GIVEN DATA
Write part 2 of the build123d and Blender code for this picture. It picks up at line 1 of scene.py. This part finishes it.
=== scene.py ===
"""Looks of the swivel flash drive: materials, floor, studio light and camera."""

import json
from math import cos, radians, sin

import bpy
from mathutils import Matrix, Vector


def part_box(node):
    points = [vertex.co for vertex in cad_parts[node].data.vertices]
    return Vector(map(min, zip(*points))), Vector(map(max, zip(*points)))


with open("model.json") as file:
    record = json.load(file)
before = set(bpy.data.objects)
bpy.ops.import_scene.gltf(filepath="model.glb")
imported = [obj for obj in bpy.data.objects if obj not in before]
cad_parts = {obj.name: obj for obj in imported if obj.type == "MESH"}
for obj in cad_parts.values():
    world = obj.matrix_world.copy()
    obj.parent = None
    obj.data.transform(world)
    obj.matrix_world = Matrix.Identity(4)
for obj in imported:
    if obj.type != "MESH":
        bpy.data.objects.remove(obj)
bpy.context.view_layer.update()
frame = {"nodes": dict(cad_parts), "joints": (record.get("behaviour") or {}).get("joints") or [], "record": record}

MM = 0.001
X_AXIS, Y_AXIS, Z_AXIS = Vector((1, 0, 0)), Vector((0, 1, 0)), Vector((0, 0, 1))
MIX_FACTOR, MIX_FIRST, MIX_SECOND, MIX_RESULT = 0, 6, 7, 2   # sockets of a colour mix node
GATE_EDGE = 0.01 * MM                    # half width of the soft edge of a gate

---

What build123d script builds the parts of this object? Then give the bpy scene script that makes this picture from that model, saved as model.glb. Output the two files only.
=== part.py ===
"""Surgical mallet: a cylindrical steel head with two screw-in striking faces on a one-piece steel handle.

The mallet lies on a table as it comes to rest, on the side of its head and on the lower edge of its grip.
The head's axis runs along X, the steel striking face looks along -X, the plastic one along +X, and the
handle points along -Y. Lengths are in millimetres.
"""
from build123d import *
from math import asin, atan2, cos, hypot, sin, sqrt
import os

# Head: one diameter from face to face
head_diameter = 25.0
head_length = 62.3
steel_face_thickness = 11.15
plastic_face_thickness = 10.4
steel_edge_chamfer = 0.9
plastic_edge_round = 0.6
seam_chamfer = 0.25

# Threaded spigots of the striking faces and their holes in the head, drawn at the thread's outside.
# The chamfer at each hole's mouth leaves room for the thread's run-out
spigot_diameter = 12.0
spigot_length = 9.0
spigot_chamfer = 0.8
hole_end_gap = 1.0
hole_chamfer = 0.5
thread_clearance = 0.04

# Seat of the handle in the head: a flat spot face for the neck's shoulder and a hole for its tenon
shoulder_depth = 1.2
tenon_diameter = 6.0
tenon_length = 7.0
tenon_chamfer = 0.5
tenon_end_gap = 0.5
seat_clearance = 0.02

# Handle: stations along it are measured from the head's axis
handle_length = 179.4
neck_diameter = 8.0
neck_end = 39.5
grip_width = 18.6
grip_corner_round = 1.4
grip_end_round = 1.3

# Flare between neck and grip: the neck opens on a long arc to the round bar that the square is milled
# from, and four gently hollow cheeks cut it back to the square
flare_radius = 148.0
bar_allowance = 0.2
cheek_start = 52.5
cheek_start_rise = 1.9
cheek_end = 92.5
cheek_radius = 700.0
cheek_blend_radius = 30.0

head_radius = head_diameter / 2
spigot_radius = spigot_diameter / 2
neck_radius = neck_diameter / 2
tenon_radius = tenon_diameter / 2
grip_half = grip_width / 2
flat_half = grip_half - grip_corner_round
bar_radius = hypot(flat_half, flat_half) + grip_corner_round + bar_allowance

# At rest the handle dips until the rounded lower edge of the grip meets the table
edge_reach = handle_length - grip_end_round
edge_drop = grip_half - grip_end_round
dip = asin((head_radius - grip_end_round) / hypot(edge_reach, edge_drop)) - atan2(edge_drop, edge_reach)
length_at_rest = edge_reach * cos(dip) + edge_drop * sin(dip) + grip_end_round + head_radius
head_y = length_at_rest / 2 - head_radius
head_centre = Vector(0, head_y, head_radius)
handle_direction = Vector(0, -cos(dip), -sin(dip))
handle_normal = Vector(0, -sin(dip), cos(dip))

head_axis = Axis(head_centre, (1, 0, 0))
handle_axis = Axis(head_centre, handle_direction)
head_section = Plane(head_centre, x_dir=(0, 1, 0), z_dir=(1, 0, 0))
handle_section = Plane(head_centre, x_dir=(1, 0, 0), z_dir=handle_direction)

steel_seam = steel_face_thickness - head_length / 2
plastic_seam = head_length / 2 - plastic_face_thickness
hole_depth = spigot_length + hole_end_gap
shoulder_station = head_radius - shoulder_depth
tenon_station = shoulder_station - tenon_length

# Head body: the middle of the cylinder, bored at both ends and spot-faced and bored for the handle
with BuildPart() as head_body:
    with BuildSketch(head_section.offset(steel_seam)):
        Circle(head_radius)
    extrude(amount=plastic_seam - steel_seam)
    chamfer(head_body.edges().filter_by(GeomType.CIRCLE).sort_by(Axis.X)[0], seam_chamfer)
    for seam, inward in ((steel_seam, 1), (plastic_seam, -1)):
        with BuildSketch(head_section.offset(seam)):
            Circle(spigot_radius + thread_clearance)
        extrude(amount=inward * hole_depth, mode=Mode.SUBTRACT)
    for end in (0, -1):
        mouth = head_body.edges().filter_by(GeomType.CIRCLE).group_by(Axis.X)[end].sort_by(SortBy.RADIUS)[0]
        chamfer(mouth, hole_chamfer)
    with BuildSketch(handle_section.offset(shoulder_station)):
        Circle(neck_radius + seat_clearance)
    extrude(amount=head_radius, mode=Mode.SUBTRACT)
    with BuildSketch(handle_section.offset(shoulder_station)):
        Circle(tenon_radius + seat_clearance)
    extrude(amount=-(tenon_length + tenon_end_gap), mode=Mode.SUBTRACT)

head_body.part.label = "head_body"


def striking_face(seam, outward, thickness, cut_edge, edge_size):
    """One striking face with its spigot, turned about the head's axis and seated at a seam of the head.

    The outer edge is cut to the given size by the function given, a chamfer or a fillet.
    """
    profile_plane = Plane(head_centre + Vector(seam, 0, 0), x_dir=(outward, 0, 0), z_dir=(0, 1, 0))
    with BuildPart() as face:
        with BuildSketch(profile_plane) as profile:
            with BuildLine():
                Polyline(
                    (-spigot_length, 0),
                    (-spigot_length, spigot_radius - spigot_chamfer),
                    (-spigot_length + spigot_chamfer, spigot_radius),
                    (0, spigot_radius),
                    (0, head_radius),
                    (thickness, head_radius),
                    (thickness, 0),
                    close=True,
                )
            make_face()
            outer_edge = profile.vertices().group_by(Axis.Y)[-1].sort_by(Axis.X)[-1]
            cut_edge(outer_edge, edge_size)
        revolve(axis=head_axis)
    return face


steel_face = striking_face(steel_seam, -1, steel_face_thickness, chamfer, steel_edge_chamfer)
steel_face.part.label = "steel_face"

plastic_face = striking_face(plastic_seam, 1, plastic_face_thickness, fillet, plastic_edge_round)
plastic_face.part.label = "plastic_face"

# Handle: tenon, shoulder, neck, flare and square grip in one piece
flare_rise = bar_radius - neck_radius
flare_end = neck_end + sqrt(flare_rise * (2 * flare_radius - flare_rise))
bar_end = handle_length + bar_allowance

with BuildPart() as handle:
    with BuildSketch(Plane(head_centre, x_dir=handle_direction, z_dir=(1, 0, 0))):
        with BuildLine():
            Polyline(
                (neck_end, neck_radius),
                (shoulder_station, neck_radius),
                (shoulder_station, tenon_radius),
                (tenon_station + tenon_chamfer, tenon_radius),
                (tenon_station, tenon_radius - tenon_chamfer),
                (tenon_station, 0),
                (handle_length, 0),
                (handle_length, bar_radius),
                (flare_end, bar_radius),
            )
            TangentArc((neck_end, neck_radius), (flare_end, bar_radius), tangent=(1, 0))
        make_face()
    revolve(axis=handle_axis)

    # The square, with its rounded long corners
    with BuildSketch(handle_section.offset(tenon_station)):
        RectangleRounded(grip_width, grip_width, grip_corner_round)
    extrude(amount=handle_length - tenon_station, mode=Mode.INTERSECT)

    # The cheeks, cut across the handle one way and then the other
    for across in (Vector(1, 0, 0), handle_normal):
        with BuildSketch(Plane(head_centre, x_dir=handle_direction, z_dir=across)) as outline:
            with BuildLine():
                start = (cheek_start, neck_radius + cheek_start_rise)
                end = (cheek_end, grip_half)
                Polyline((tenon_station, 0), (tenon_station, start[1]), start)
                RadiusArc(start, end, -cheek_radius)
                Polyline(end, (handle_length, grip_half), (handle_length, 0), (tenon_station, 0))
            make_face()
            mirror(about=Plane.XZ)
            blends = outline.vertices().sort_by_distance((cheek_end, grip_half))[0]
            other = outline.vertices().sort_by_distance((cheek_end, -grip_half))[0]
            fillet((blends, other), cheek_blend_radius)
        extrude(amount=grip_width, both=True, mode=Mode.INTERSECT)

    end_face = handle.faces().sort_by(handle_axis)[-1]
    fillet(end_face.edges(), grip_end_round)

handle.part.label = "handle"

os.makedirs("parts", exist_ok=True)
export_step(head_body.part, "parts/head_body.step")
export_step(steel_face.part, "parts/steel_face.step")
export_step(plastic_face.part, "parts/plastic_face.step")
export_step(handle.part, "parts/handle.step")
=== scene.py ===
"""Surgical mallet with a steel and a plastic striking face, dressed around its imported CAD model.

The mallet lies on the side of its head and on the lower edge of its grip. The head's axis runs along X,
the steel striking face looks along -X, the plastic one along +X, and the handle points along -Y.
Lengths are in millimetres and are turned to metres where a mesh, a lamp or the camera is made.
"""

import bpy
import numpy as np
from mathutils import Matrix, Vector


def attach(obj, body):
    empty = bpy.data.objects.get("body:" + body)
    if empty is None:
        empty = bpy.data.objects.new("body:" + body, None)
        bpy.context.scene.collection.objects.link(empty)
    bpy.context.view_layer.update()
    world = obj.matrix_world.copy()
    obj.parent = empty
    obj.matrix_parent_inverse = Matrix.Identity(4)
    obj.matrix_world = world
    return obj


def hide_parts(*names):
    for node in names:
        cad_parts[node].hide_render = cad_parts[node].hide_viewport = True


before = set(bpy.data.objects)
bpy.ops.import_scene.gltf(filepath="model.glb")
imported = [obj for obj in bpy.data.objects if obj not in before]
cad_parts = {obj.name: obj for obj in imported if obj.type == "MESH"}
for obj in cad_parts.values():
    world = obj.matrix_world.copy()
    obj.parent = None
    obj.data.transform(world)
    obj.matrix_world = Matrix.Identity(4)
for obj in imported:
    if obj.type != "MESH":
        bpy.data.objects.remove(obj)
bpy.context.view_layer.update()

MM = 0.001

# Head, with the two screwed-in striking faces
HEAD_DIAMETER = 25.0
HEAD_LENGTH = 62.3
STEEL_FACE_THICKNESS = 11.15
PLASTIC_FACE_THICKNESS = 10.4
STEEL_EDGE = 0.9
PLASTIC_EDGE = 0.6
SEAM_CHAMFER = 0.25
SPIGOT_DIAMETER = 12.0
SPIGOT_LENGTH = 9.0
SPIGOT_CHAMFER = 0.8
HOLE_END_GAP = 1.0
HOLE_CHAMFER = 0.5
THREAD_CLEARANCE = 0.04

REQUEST
Copy out each line of the records where the string "True" appears.

SOLVED EXERCISE
                    close=True,
        extrude(amount=grip_width, both=True, mode=Mode.INTERSECT)
os.makedirs("parts", exist_ok=True)
        cad_parts[node].hide_render = cad_parts[node].hide_viewport = True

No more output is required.